As already mentioned, only the low 8 bits of exit()'s int argument, status, are meaningful. The rest are practically ignored. However, it is an error to assume that the low 8 bits written by wait() to stat_loc are the low 8 of exit()'s status. This is often not the case. Since the layout of wait()'s *stat_loc bitmask is implementation dependent, POSIX specifies macros for examination and retrieval.

The 139 "exit status" in Gaurav's post isn't a true exit status. When a process exits abnormally, the bits which encode exit status have no meaningful value (which is why you are required to consult WIFEXITED() to confirm that the process exited normally before examining the exit status with WEXITSTATUS()).

If it's not an exit status, then what is it? If it wasn't an exit() argument, and if it wasn't main()'s return value, and if it's not provided by the kernel, then where does the 139 come from?

Before checking the exit status of it's child, the shell confirms that it exited normally, with WIFEXITED(). When the confirmation fails, the shell consults WIFSIGNALED(). Determining that the process was signaled and terminated abnormally, the signal number is retrieved with WTERMSIG(). By convention, the shell adds 128 to the signal number and stores that result in its ? parameter.

If your C code wait()ed on a process that was killed by that same signal, in the signal bits examined by WTERMSIG(), it would see 11 and not 139.

To avoid ambiguity, if you plan to invoke your binaries with the shell, it's a good idea to keep to exit values in the range 0 to 125 inclusive. The remaining values are spoken for: 126 (command found but not executable), 127 (command not found), and values larger than 128 (signal number + 128).

(Some of the following may be x86 specific.)

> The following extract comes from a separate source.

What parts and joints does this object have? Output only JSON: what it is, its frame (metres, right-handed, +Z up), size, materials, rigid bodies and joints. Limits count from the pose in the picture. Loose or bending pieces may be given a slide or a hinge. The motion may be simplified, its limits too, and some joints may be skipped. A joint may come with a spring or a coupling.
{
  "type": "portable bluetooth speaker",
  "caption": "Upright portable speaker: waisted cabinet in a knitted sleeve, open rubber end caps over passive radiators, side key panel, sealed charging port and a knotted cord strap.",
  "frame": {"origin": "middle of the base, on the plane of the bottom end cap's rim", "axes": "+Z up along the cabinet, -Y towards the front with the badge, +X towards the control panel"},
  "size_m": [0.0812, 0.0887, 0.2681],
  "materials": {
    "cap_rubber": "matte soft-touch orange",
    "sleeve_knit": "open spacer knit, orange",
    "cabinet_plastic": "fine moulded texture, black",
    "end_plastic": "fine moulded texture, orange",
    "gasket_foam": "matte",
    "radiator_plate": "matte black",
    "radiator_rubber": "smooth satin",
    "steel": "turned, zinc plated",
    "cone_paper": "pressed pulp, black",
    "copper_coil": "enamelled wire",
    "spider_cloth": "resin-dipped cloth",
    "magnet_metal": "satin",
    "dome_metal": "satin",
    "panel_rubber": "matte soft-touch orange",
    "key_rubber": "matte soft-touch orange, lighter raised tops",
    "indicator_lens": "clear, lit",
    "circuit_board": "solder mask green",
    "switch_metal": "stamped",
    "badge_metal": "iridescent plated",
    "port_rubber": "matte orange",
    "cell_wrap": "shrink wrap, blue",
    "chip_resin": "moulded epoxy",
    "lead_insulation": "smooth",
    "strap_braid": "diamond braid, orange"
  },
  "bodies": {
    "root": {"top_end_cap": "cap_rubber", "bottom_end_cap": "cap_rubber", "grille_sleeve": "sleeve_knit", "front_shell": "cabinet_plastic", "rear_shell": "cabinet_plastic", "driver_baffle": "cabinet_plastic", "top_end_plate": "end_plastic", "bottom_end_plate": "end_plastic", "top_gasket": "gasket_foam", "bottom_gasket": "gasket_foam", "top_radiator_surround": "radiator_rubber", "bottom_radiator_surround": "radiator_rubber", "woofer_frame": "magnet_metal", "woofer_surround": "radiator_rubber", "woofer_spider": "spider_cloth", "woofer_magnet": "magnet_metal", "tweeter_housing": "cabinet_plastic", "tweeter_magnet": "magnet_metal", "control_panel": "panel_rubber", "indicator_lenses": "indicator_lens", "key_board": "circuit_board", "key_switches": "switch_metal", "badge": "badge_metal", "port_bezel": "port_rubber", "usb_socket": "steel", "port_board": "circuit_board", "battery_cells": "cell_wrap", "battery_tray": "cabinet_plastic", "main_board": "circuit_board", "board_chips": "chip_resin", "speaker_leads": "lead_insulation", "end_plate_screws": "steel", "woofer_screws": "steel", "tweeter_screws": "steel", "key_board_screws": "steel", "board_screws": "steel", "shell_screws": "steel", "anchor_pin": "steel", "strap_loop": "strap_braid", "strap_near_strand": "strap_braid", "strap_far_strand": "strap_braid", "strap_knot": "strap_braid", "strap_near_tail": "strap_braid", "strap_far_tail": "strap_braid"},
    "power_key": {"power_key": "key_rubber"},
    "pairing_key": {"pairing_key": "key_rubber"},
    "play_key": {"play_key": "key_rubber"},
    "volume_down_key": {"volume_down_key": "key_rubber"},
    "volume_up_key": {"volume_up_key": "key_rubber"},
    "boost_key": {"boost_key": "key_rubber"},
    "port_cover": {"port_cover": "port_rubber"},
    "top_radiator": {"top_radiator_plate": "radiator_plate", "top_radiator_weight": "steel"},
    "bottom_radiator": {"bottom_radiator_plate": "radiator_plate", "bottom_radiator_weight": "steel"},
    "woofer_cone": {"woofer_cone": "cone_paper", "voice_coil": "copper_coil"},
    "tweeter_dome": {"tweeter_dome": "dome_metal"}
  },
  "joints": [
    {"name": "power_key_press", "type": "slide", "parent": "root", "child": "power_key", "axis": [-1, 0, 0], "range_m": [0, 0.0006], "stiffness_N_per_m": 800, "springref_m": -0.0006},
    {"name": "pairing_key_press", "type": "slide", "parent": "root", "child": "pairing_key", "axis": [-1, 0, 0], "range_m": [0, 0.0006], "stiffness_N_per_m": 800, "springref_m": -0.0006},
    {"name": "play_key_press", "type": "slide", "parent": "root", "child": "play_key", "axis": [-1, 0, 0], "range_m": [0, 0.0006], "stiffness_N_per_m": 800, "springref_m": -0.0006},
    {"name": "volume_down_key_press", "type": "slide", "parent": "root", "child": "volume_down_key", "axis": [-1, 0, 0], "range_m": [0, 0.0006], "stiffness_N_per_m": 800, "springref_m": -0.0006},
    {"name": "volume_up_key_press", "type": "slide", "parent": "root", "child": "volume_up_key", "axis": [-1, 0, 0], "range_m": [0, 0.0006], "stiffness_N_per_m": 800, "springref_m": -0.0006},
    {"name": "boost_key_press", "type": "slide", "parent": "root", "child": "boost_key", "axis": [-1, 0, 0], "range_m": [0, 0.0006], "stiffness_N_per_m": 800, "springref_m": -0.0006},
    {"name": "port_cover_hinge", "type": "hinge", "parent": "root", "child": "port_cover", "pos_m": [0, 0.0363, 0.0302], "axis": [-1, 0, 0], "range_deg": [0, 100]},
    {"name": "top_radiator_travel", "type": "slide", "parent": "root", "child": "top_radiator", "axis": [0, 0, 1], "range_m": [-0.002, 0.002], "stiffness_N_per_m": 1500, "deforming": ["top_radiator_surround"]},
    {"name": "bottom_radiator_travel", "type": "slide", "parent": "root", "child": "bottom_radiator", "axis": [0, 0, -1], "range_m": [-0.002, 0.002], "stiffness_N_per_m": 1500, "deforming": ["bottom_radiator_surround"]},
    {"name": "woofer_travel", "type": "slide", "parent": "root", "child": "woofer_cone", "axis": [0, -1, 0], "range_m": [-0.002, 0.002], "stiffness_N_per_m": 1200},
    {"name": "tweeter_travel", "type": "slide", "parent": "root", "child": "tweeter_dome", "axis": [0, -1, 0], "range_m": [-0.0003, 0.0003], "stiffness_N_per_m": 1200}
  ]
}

Returning to the original question: Where is the exit status stored? Inside the kernel.

When you call exit(n), the least significant 8 bits of the integer n are written to a cpu register. The kernel system call implementation will then copy it to a process-related data structure.

What if your code doesn't call exit()? The c runtime library responsible for invoking main() will call exit() (or some variant thereof) on your behalf. The return value of main(), which is passed to the c runtime in a register, is used as the argument to the exit() call.

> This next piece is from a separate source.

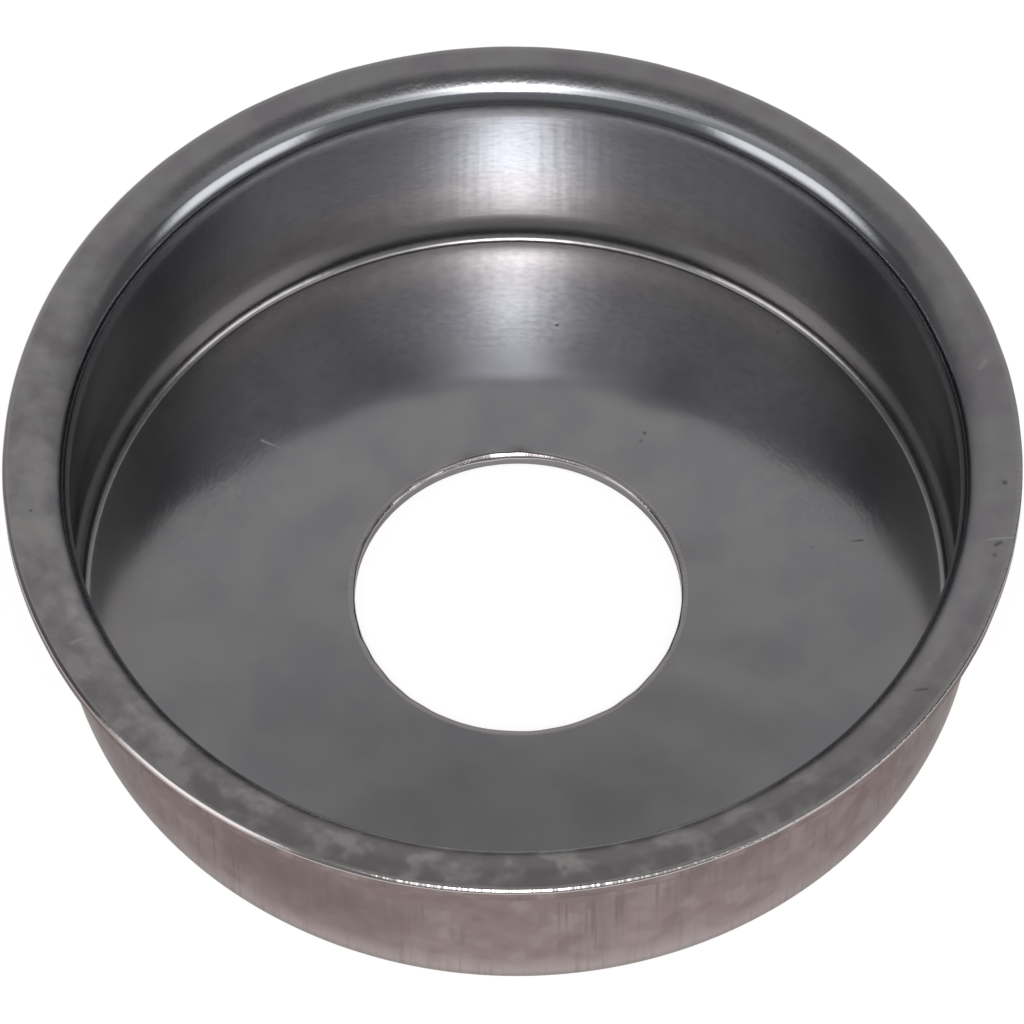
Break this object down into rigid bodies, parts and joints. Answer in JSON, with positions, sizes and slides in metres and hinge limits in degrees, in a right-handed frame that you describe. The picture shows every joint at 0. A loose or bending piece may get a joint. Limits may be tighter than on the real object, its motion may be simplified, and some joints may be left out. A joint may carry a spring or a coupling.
{
  "type": "turbo heat shield",
  "caption": "Round deep-drawn sheet-steel cup with a flat outer flange and a central shaft bore, which shields a turbocharger's bearing housing from the turbine's heat.",
  "frame": {"origin": "on the bore's axis at the underside of the floor, which the part rests on", "axes": "+Z along the bore axis, out of the open mouth"},
  "size_m": [0.08, 0.08, 0.0205],
  "materials": {
    "sheet_steel": "as-drawn stainless sheet, satin outside and half-bright inside, with a matte flange"
  },
  "bodies": {
    "root": {"heat_shield": "sheet_steel"}
  },
  "joints": []
}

When the parent calls wait(stat_loc), the exit status value (along with other status information) is copied from the kernel process structure to the address pointed to by wait()'s stat_loc.

Once a dead process is wait()'d on and its status information delivered, the kernel can destroy that process' data structure. Until then, the lingering data structure is the hallmark of a zombie.

Regards,
Alister

@corona -

Yes. I think I mentioned the least signficant 8 bits.

I might as well inject the whole sysexits thing here, too:

Man Page for sysexits (freebsd Section 3) - The UNIX and Linux Forums

The idea here is to use predefined exit values for various error conditions.
When you see a unix command return an error code like 64, chances are the exit codes conform to the sysexits model. sysexits is a model, or a suggestion. But it does allow the program to convey intelligence when an error occurs.

For example the diff command (by POSIX standards) has it's own little protocol. It does not use sysexits because in part the information ( or meaning ) associated with two return codes of the three are not errors.

return value    meaning
0                  differences found
1                  no differences found
2                  some other error occurred

This parallels in part alister's comment about the "range" of return values.